Frente a ello, los Estados Unidos por sí mismo pagaron el precio de haber perdido un momento unipolar único después de la Guerra Fría: su imagen, como Bush en la faz doméstica, cayó en todo el mundo por asuntos diversos, como su respeto dudoso a los derechos humanos en la cárceles de Abu Ghraib y Guantánamo, según el estudio Pew Global Attitudes Survey. Cayó aún más, empero, por sus contradicciones: firmaron un acuerdo nuclear con la India por medio del cual, en forma indirecta, legitimaron los planes nucleares de Corea del Norte y de Irán.
Fuera del mundo árabe, en Irán, Clinton también había construido castillos de arena, confiado en una reforma política mientras gobernaba Mohammed Khatami, predecesor de Mahmoud Ahmadinejad.
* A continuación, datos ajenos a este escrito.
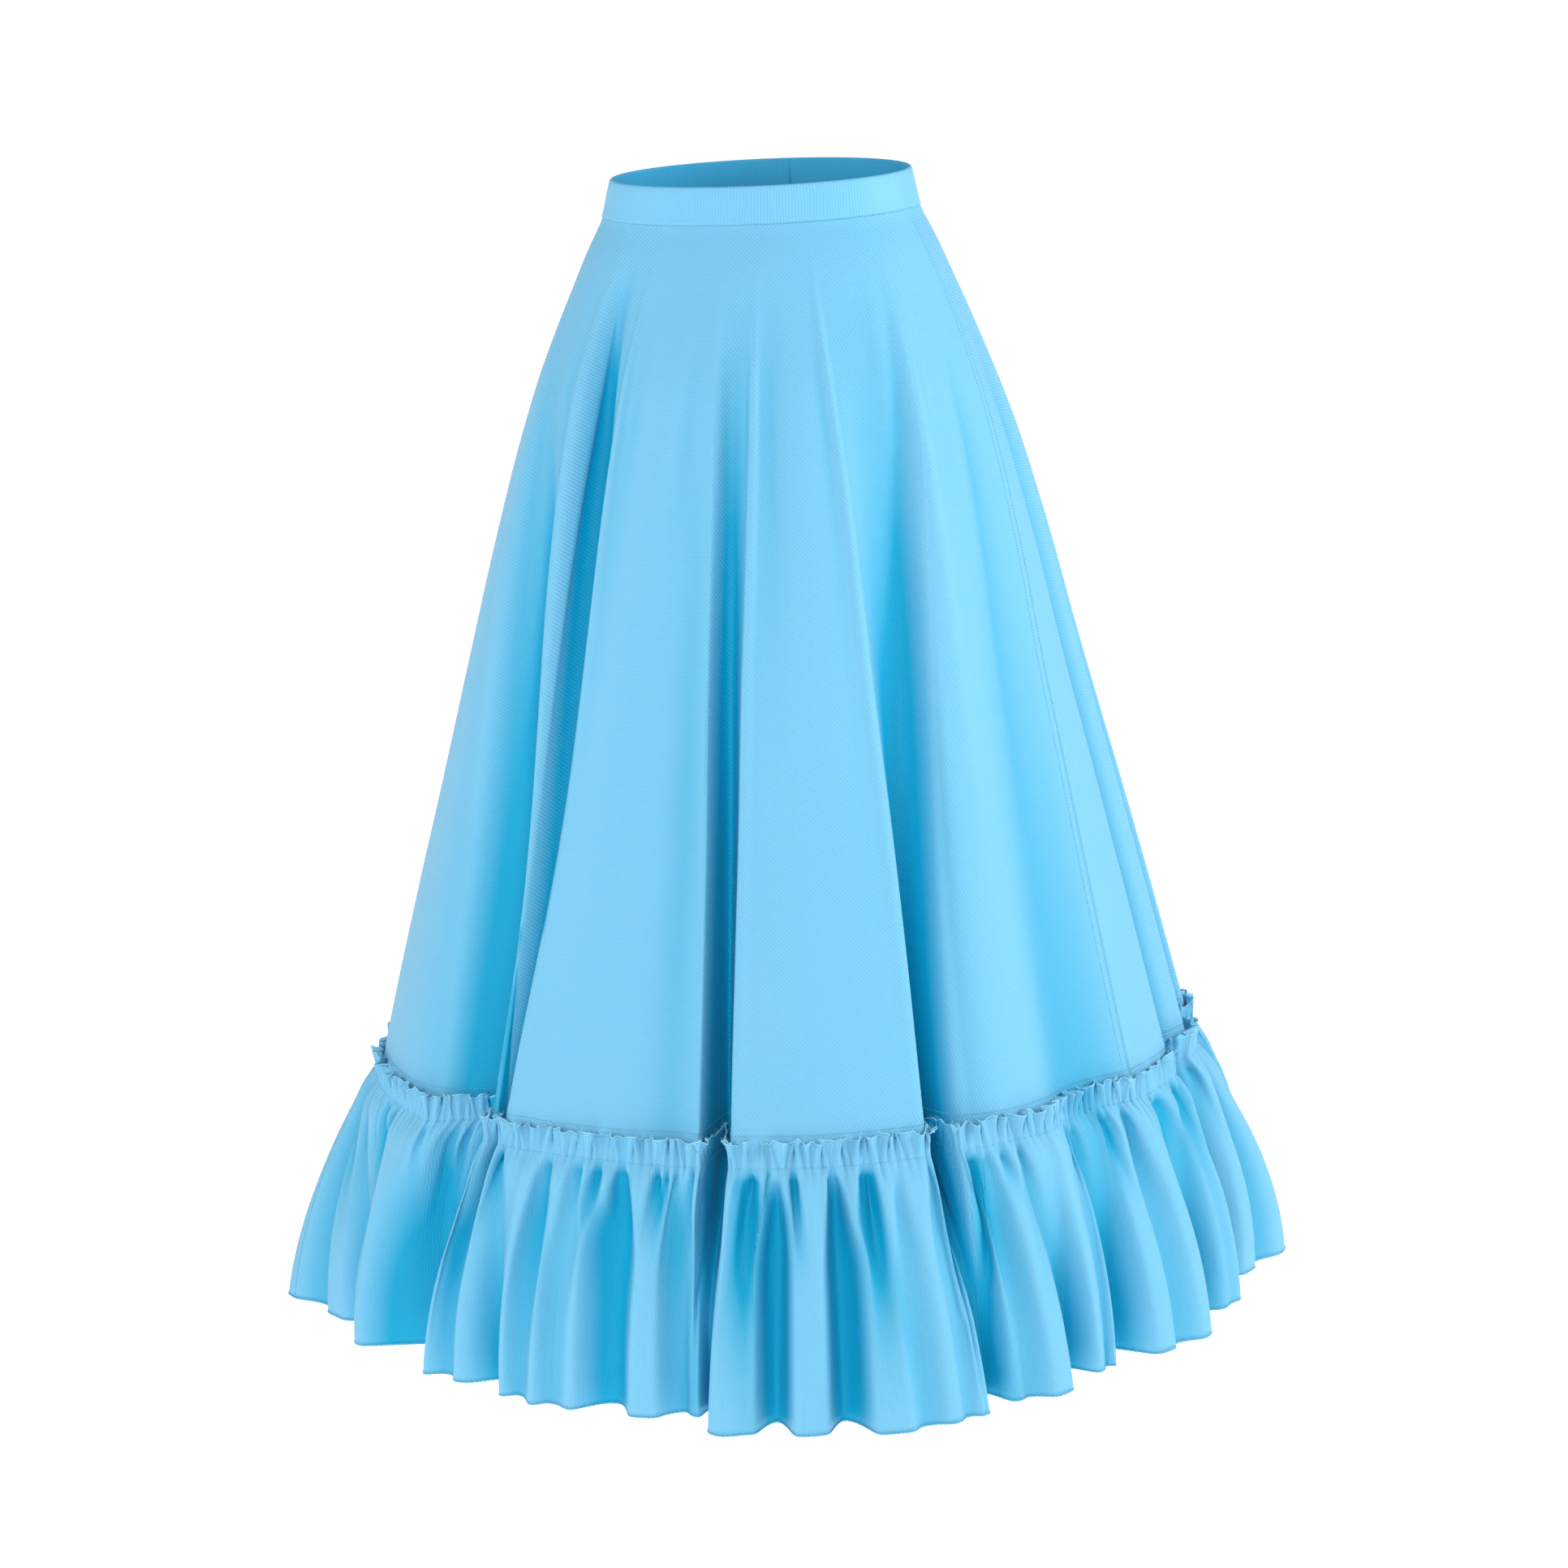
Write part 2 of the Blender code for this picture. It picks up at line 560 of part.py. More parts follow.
def gathered(x, y, share):
    """A row of the flounce moved out and in once for each gather, at every other column."""
    normal_x, normal_y = outward(x, y)
    order = np.arange(len(x))
    quick, slow = GATHER_WAVES
    unlike = 1 + GATHERS_DIFFER * np.sin(order * quick) * np.sin(order * slow + 1)
    full = np.interp(share, *GATHER_SWINGS)
    swing = full * unlike * np.where(order % 2 == 0, -1, 1)
    if share == 0:
        swing = np.clip(swing, -GATHER_SWING, GATHER_SWING)
    heading = np.unwrap(np.arctan2(np.diff(y), np.diff(x)))
    turn = np.concatenate([[0.0], np.diff(heading), [0.0]])
    out_of_hollows = np.clip(1 + turn / HOLLOW_TURN, LEAST_IN_HOLLOW, 1)
    off_the_corners = np.clip(1 + LEAST_IN_HOLLOW - np.abs(turn) / CORNER_TURN, 0, 1)
    swing = swing * np.where(swing > 0, out_of_hollows, off_the_corners)
    step = np.hypot(np.diff(x), np.diff(y))
    most = STEEPEST_GATHER * np.minimum(np.append(step, step[-1]), np.append(step[0], step))
    swing = np.clip(swing, -most, most)
    swing[:FLAT_AT_SEAM] = 0
    swing[-FLAT_AT_SEAM:] = 0
    if share > 0:
        swing = swing + max(GATHERS_BULGE * full - GATHER_SWING, 0)
    return x + normal_x * swing, y + normal_y * swing


def flounce_panel(name, low, high, gathers, hem_columns):
    """A front or back length of the flounce, with its heading, its gathers and its ruffle waves."""
    at_gathers = flounce_seat(0.0)

    def seam(at):
        return flounce_line(at, 0.0, at_gathers)

    def hem(at):
        return flounce_line(at, 1.0, at_gathers)

    pins = [at for fold in FOLDS for at in lips_at(fold, SEAM_DROP)]
    fine = with_neighbours(even_bearings(seam, low, high, 2 * gathers, GATHER_BENDS, pins))
    fine = followed(fine, ruffle_lips(0.0), ruffle_lips(1.0))
    ends = followed(np.array([low, high]), ruffle_lips(0.0), ruffle_lips(1.0))
    pins = np.concatenate(ruffle_lips(1.0))
    coarse = with_neighbours(even_bearings(hem, *ends, hem_columns, HEM_BENDS, pins))
    made = []
    matches = []
    for share in FINE_FLOUNCE_ROWS + HEM_FLOUNCE_ROWS:
        columns = fine if share in FINE_FLOUNCE_ROWS else coarse
        bearings = followed(columns, ruffle_lips(1.0), ruffle_lips(share))
        seat = flounce_seat(share) if share < 0 else at_gathers
        x, y = flounce_line(bearings, share, seat)
        if share in FINE_FLOUNCE_ROWS:
            x, y = gathered(x, y, share)
        below = HEADING_HEIGHT * min(share, 0.0) + (HEM_DROP - SEAM_DROP) * max(share, 0.0)
        made.append(cloth_row(x, y, np.full_like(x, -SEAM_DROP - below)))
        matches.append(columns[1:-1])
    rows, normals = zip(*made)
    wall(name, rows, normals, matches, CLOTH, False)


def main():
    for thing in list(bpy.data.objects):
        bpy.data.objects.remove(thing)
    waistband()
    left, right = SIDE_SEAM_BEARINGS
    body_panel("front_panel", left, right, FRONT_COLUMNS)
    body_panel("back_panel", right, left + 360.0, BACK_COLUMNS)
    flounce_panel("front_flounce", left, right, GATHERS_FRONT, HEM_COLUMNS_FRONT)
    flounce_panel("back_flounce", right, left + 360.0, GATHERS_BACK, HEM_COLUMNS_BACK)


main()
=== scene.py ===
"""Looks of the folk dance skirt: finished cloth over each of its solids, with its sewing.

Metres, +Z up. The origin is the centre of the waist opening, level with the waistband's upper
edge. The front faces -Y. A bearing is an angle round the skirt in degrees: 0 is the front centre,
+90 the wearer's left side and 180 the back centre. A drop is a distance below the waistband's
upper edge. Every cloth piece is worked out on a grid with a row for each drop, or for each share of
the flounce's fall, and a column for each place along the cloth.
"""

import bpy
import numpy as np
from mathutils import Matrix


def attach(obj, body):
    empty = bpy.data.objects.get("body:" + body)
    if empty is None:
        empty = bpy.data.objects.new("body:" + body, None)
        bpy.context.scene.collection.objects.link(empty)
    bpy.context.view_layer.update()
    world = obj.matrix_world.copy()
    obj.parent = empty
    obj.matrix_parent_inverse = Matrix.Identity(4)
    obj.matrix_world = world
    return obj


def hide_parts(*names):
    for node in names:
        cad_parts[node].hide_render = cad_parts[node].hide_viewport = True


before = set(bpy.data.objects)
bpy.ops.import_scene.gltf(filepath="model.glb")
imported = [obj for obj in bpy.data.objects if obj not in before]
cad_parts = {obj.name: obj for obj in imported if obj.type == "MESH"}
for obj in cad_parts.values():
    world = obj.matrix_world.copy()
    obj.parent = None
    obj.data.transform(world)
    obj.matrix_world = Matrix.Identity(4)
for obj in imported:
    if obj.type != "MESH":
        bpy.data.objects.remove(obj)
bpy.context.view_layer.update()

UP = np.array([0.0, 0.0, 1.0])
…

Irak, primero, y el Líbano, ahora, fortalecieron la línea dura, regida por el líder supremo, Alí Khamenei, vocero de facto de los musulmanes y de su jihad (guerra santa) con promesas de venganza en bofetadas contra los Estados Unidos, alias El Gran Satán, e Israel, alias El Lobo Sionista. En su léxico, Hezbollah se convirtió en la avanzada de la resistencia los pueblos al costo de una mayor presión interna contra los disidentes.
En Irán y en Siria, los Estados Unidos no tienen embajadores, sino espías. No son fiables, aclaro: en Irak, alentados por exiliados contrarios al régimen de Hussein, dijeron que había armas de destrucción masiva. Son lo que hay, empero. Lo que hay en Damasco, por si fuera poco, son rencores por la desocupación siria del Líbano tras el misterioso asesinato del ex primer ministro libanés Rafik Hariri, el 14 de febrero de 2005, en Beirut.
Y lo que hay en otros ámbitos, como dice Cardoso, son inquietudes: ¿nadie previó que después de ese crimen iba a fortalecerse Hezbollah ni que, tras la desconexión de la Franja de Gaza y de parte de Cisjordania que encaró el ex primer ministro israelí Ariel Sharon con la venia de Bush, Hamas iba a ganar las elecciones palestinas?
Desde Irak, los Estados Unidos iban a encender la mecha de la democracia en los alrededores. ¿Encendieron otra mecha o estaba dentro de sus cálculos que hubiera una ola de violencia? Si estaba dentro de los cálculos, ¿en qué contribuyó la muerte del líder de la sucursal de Al-Qaeda, Abú Musab al-Zarqawi? El promedio de muertes diarias, del orden de las 50, no disminuyó.
En donde Bush quiso meterse, los cálculos fallaron; en donde Bush no quiso meterse, los cálculos también fallaron. En el Líbano dejó en claro que respalda a Israel. No por el llamado lobby judío, sino porque coincide con el fin: debilitar, si no eliminar, a Hezbollah. Es una vía, más contundente que la diplomacia multilateral que aplicó en Corea del Norte e Irán.
Esa otra vía fue a parar al desván, como la idea de Cardoso de imponer la candidatura de Clinton para suceder a Annan en las Naciones Unidas. Una idea que, en aquella reunión en la casa de campo de Blair de las afueras de Londres, quedó en la intimidad y, tiempo después, se desplomó como los castillos de arena.